EPOXI Mission Trajectory

Caption: The top panel shows the Earth and EPOXI's spacecraft in heliocentric orbit about the Sun. The spacecraft is soon revealed as a red dot, following a path (trajectory) close to the Earth. The bottom panel shows the spacecraft distance above or below the ecliptic plane (the plane of the Earth's orbit), measured in units of the Earth's average distance from the Sun (an Astronomical Unit = AU). At various times through the period of the animation, EPOXI turns to look back at the Earth for a full day. Right now, we expect those days to be around March 19 (the day before the northern spring equinox), April 8, April 30, May 29, and maybe a final look on June 13 (Friday the thirteenth!).
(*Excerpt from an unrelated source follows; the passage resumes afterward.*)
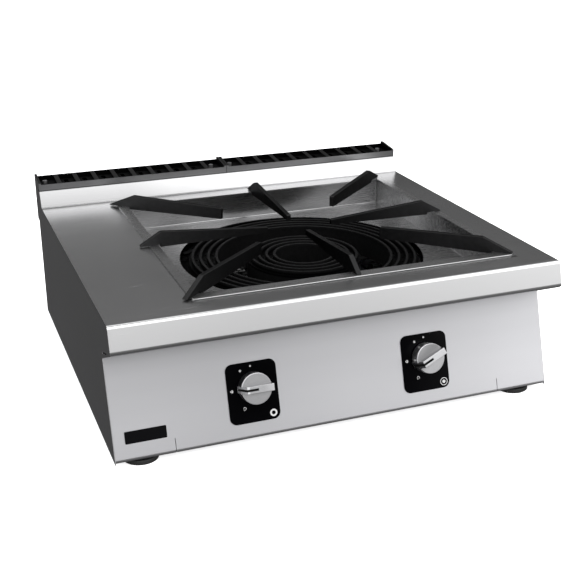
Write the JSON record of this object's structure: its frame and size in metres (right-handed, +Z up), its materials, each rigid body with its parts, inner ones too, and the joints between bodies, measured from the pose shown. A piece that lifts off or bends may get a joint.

Most of the spacecraft's time will be spent in staring at various stars that are known to be orbited by planets of their own. By staring at these stars, we will measure the tiny change in the total intensity of the star's light each time that a planet's orbit takes it between us and the star. The panel at the bottom shows the orientation of the spacecraft while observing each of these stars. The cryptic label gives the name of the target star being observed at the time; you can look up more about it by searching the web. One of these stars has been recently replaced on our target list (HAT-P-4 will replace HAT-P-2) since this animation was made. Keep an eye out for new versions!